There are alternatives. Radio clocks - e.g. Rugby / MSF. Run off the UK's atomic clock resources, it's always right, but I don't know if one can sync an oscillator to it sufficiently accurately for the purposes of a cell network; the signalling method for radio clocks is something like 60kHz, and a very accurate 60kHz, but the time of day at the receiver is good to only 1millisecond (GPS receivers can do far better).
Other technologies are also likely limited in a similar way, e.g. eLoran. That too can carry a timing signal, but is also a low frequency narrow bandwidth signal (which is what limits the timing resolution that can be achieved). That's not a reason to not (re)build eLoran, as that in itself offers a pretty good location service. It'd be far better to put resource into (re)building the eLoran transmitter networks than it would into bodging up a location receiver using cell networks.
Better Long Term Solution
Probably what they will have to do is to redesign the cell networks so that they can distribute time themselves. It would require all the cell stations to be able to hear at least one other cell station in the network, but if that were arranged then they could build a self synchronising network. That fits a number of things nicely
First, there's pressure from the UK gov for companies to share cell sites, stop the mad dash for prime sites amongst the industry players. The ultimate conclusion is that there's one single physical cell network, with all the current "operators" becoming virtual networks on it just as the smaller providers like Virgin and Giff Gaff are today. Merged into one physical network, it's more likely that all the cell base stations are within reach of at least one other cell base station.
Secondly, resiliently self-synced like this, then the cell network does indeed become a solid, reliable, multiply redundant source of time and position services. In fact, they could re-engineer the lower layers of the 5G stack specifically to provide time and position services, rather than such services having to be synthesised (badly) from cell emissions as signals of opportunity.
Won't Happen unless kicked
Thing is, this won't happen spontaneously. A self syncing network is going to cost operators money in one way or other, either through the use of bandwidth for synchronisation, added base stations to provide the synchronisation grid, etc.
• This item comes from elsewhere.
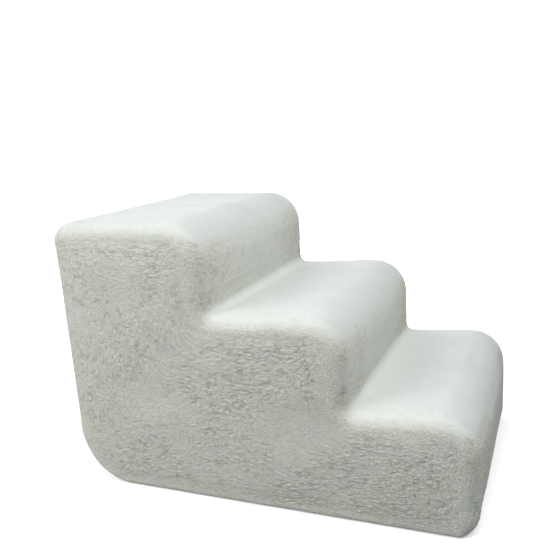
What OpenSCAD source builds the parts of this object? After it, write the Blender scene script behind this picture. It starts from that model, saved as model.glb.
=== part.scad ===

To make this happen, several major governments around the world are going to have to intervene in the market and pass laws requiring that such things are required by the licensing regulations for cell networks. That's going to take political cooperation between some pretty major governments currently holding adversarial positions against one another...
The Western world could go it alone in this regard. It's going to cost money, and it'd drive a wedge into the existing global standardisation process. That might fit various tech repatriation agendas some governments have.